>> Start PROVIDED DATA

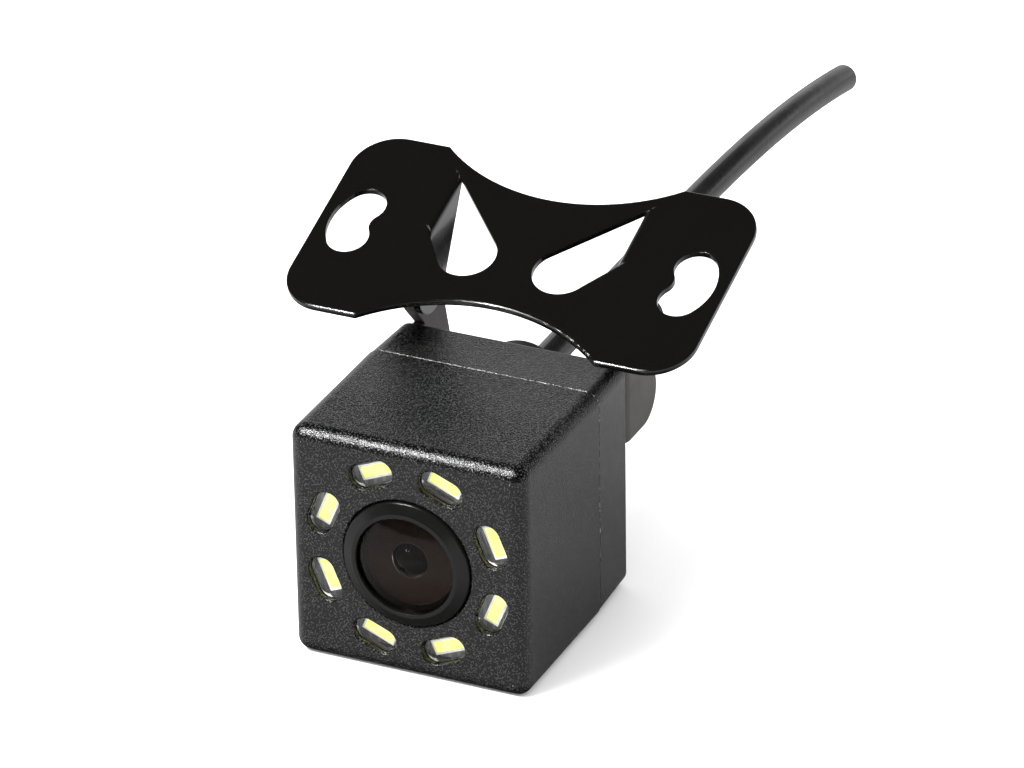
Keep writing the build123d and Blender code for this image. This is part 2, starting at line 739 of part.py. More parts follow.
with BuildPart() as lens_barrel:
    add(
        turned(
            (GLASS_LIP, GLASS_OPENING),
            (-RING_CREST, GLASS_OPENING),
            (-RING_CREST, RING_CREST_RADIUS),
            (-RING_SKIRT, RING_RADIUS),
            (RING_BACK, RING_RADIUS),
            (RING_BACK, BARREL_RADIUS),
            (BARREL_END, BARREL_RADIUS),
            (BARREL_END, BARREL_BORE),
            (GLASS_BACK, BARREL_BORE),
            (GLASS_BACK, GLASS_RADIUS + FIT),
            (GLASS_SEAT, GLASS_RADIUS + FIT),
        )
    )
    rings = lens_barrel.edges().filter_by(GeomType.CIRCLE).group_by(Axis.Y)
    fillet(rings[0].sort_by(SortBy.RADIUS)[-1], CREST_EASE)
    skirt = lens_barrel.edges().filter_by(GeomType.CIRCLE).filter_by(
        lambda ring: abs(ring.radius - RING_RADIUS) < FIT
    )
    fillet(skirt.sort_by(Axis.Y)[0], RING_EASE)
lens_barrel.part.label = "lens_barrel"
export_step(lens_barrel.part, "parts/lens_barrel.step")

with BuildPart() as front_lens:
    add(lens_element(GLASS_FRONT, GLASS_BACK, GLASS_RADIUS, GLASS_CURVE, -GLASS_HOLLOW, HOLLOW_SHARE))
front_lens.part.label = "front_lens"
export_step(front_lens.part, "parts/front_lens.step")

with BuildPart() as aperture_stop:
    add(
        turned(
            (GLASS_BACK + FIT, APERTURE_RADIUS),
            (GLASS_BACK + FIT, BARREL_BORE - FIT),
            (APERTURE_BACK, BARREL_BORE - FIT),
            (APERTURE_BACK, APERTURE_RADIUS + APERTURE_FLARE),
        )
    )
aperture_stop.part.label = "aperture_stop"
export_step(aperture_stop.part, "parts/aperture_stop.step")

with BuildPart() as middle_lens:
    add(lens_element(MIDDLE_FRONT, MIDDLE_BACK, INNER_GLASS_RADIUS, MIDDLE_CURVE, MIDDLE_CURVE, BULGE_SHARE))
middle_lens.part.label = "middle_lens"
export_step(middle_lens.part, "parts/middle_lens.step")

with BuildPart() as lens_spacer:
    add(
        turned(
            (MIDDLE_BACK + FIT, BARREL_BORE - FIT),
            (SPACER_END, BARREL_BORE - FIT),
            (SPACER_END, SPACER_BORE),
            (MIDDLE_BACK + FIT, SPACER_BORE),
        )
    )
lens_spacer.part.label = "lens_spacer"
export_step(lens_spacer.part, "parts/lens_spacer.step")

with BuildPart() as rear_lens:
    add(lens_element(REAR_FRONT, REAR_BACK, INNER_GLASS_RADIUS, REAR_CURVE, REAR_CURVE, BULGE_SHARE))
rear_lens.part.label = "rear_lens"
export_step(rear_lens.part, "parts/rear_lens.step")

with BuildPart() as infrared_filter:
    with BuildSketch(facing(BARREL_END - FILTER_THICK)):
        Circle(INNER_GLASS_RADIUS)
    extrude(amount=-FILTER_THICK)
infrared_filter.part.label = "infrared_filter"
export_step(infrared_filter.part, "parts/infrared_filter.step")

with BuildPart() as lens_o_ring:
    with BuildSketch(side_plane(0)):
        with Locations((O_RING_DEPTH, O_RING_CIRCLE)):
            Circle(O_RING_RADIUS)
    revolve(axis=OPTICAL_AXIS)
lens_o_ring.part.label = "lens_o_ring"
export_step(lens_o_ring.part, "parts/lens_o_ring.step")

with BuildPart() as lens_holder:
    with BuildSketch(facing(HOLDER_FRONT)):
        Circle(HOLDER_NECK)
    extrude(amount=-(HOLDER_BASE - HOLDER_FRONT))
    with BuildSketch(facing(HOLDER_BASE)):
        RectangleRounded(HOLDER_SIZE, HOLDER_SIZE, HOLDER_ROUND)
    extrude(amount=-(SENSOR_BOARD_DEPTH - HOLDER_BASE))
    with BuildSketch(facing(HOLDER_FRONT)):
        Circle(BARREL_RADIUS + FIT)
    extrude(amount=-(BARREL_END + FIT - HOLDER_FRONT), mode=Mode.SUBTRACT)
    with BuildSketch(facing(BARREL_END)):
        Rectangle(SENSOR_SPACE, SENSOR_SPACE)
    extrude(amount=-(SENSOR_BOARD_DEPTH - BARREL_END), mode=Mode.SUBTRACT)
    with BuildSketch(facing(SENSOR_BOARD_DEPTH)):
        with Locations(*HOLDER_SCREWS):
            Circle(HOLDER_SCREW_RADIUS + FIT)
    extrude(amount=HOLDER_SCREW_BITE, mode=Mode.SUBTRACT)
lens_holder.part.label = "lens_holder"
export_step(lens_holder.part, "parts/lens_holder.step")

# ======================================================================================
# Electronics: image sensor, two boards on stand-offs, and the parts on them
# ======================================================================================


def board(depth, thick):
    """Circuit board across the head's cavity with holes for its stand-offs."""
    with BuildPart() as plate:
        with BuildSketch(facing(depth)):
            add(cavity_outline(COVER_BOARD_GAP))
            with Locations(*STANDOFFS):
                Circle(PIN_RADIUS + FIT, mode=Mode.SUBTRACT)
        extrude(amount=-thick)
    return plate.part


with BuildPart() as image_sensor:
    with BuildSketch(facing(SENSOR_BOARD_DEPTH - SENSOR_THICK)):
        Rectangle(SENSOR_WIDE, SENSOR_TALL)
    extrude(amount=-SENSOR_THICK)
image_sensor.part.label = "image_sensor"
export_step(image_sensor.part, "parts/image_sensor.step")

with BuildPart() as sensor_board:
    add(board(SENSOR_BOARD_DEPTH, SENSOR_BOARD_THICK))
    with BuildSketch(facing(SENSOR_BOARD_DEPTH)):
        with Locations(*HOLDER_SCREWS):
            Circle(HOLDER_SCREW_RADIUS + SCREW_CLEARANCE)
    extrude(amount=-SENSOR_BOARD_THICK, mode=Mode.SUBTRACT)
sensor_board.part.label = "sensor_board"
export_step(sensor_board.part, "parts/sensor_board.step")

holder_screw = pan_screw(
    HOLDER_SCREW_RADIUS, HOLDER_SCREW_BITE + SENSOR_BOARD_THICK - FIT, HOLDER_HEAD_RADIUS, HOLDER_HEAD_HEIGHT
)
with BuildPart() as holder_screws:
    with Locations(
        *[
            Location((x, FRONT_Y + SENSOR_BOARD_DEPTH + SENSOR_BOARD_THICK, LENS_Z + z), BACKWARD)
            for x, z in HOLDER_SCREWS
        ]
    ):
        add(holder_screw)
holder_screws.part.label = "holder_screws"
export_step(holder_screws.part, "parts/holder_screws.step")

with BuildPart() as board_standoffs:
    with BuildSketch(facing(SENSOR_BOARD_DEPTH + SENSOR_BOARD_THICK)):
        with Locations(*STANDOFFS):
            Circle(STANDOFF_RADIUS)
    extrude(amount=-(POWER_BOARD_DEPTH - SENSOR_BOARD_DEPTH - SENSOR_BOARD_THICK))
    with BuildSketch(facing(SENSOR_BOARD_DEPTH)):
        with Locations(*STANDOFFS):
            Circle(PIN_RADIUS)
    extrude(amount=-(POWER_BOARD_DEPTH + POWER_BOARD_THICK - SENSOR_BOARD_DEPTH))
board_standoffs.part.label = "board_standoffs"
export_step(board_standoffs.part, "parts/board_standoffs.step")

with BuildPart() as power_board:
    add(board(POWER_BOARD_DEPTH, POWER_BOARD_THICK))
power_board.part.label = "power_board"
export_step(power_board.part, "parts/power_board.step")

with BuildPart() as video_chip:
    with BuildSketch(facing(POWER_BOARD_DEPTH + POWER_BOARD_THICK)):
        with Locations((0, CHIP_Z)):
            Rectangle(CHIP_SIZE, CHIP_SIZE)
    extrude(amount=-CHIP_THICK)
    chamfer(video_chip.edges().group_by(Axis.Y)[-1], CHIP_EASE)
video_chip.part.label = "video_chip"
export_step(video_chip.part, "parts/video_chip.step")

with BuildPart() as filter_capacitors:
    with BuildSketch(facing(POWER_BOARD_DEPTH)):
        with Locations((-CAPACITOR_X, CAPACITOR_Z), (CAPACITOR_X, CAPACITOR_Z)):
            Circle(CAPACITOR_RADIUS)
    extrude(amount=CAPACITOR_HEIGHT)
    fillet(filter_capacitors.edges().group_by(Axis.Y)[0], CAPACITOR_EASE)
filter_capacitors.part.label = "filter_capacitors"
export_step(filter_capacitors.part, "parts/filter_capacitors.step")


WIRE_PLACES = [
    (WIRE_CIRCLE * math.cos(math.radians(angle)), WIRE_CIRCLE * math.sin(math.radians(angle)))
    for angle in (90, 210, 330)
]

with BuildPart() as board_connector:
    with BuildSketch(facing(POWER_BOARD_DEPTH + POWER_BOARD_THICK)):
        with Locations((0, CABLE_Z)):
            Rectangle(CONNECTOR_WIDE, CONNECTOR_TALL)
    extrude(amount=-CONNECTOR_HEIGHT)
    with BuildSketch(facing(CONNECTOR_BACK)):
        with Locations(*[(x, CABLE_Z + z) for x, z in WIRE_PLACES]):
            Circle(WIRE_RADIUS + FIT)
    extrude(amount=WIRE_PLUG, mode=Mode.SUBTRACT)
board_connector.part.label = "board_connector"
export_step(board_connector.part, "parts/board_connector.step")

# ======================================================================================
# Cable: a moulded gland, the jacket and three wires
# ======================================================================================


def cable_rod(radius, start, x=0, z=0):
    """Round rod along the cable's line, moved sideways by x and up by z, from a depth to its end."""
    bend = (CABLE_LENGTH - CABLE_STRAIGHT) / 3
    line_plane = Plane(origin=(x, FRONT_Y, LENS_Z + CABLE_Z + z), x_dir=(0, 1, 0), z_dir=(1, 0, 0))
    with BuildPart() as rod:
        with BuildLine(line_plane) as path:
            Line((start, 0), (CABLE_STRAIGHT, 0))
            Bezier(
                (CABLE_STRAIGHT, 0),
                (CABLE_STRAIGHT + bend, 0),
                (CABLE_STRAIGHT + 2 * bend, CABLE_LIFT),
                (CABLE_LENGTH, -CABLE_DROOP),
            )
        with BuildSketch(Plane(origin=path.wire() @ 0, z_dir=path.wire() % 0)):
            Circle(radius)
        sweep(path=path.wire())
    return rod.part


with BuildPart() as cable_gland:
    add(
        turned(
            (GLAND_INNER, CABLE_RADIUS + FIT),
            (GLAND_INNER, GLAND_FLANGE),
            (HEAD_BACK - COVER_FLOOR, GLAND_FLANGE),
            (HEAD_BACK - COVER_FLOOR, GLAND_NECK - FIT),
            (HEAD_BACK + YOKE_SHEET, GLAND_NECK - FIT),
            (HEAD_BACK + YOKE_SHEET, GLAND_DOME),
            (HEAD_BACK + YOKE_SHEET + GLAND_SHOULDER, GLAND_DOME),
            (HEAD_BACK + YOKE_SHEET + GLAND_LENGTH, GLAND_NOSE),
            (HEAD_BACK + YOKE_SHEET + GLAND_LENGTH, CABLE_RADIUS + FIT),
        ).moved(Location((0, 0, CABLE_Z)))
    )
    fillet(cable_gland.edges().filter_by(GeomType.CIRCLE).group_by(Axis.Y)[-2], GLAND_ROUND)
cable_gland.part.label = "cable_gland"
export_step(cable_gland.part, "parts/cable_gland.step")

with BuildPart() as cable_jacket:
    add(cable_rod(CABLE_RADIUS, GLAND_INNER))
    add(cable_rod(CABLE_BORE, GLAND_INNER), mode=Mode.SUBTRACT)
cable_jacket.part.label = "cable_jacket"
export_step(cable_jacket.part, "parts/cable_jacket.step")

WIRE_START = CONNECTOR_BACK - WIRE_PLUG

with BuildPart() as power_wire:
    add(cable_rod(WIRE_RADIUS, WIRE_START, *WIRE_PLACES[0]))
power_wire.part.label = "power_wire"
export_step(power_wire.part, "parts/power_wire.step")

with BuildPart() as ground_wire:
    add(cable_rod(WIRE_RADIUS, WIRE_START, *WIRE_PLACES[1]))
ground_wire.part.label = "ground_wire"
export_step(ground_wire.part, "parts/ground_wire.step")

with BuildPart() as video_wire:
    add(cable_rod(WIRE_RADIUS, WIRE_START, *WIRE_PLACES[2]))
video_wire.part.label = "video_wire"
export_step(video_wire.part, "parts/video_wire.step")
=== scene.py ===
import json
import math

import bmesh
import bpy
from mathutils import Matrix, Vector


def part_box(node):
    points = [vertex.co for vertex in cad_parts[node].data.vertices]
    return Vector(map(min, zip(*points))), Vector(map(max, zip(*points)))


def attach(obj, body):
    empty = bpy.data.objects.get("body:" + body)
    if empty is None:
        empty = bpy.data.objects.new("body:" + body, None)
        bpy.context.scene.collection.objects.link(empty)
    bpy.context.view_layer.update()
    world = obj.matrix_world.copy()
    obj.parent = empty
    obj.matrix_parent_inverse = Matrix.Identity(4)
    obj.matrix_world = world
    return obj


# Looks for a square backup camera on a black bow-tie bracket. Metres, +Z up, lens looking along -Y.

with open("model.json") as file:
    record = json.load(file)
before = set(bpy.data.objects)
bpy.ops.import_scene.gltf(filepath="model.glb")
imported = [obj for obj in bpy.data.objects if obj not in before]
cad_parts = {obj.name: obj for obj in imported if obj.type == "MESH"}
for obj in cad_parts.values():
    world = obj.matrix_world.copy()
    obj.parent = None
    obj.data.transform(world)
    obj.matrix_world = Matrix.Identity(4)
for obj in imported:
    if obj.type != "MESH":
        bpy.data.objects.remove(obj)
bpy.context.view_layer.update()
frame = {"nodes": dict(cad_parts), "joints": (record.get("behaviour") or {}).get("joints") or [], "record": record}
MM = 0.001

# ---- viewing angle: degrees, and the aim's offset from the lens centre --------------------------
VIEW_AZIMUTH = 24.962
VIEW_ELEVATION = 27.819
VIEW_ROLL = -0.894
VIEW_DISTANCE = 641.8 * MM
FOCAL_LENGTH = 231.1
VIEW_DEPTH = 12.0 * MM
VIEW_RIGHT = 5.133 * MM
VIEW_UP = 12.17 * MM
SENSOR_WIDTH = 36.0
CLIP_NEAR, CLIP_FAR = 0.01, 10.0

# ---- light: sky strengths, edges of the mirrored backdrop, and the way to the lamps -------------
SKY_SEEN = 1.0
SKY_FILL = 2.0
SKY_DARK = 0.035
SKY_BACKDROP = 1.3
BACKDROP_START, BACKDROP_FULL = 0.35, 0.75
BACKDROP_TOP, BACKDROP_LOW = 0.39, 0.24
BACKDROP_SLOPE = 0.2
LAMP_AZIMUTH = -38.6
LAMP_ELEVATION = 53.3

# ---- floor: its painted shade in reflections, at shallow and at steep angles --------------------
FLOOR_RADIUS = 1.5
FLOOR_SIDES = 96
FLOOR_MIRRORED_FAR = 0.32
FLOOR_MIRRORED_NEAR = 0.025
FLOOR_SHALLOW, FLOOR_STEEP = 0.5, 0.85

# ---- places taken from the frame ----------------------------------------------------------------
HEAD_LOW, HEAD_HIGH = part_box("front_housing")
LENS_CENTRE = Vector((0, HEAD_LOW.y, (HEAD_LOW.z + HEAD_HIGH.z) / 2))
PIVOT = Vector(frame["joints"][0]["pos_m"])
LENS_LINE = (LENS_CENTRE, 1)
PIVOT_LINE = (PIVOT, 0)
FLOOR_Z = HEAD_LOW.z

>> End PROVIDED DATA

• [REQUIRED WORK]: Begin at the line containing "WIRE_START = CONNECTOR_BACK - WIRE_PLUG", end at the line containing "if empty is", and reproduce every line in that range exactly, both ends included.

• [FINISHED EXERCISE]:
WIRE_START = CONNECTOR_BACK - WIRE_PLUG

with BuildPart() as power_wire:
    add(cable_rod(WIRE_RADIUS, WIRE_START, *WIRE_PLACES[0]))
power_wire.part.label = "power_wire"
export_step(power_wire.part, "parts/power_wire.step")

with BuildPart() as ground_wire:
    add(cable_rod(WIRE_RADIUS, WIRE_START, *WIRE_PLACES[1]))
ground_wire.part.label = "ground_wire"
export_step(ground_wire.part, "parts/ground_wire.step")

with BuildPart() as video_wire:
    add(cable_rod(WIRE_RADIUS, WIRE_START, *WIRE_PLACES[2]))
video_wire.part.label = "video_wire"
export_step(video_wire.part, "parts/video_wire.step")
=== scene.py ===
import json
import math

import bmesh
import bpy
from mathutils import Matrix, Vector


def part_box(node):
    points = [vertex.co for vertex in cad_parts[node].data.vertices]
    return Vector(map(min, zip(*points))), Vector(map(max, zip(*points)))


def attach(obj, body):
    empty = bpy.data.objects.get("body:" + body)
    if empty is None:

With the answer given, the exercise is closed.